What this means for China’s markets and policy

For equity portfolios, national oil companies benefit from their advantaged logistics and access to term supply; marketing divisions can capture dislocations when discounts widen. Independent refiners face a tougher mix of quota management, environmental scrutiny, and financing hurdles. Banks should see limited direct credit stress from energy trading given conservative collateral practices, but they will spend more on compliance and due diligence. For macro policy, authorities have tools to smooth domestic fuel prices within a managed band and to issue product export quotas counter cyclically. The regulatory reorganization of 2023 and ongoing bank capital support suggest Beijing will continue tightening financial plumbing even as it protects growth.

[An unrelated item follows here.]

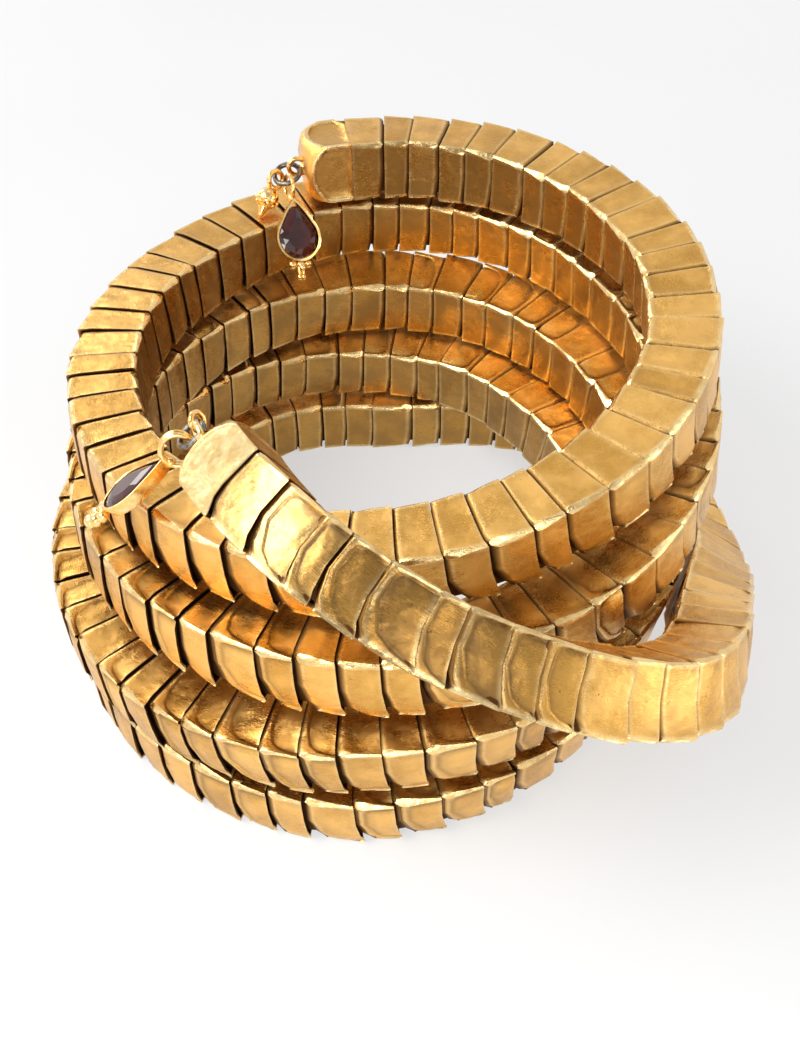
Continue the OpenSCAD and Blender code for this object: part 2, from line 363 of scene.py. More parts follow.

A durable sanction architecture, not a new shock

Europe’s 2028 oil exit is less a disruptive event than a statement that the current sanctions architecture will persist. That extends the time horizon for companies making investment and compliance decisions. For China, the Russia-to-Asia energy lane is now a baseline scenario extending through this decade. The strategic task is to maximize optionality: diversified crude slates, robust logistics, transparent documentation, and financing channels that withstand enforcement cycles. Expect opportunities in the gaps when enforcement ebbs and margins widen, but do not build strategies that depend on those gaps staying open.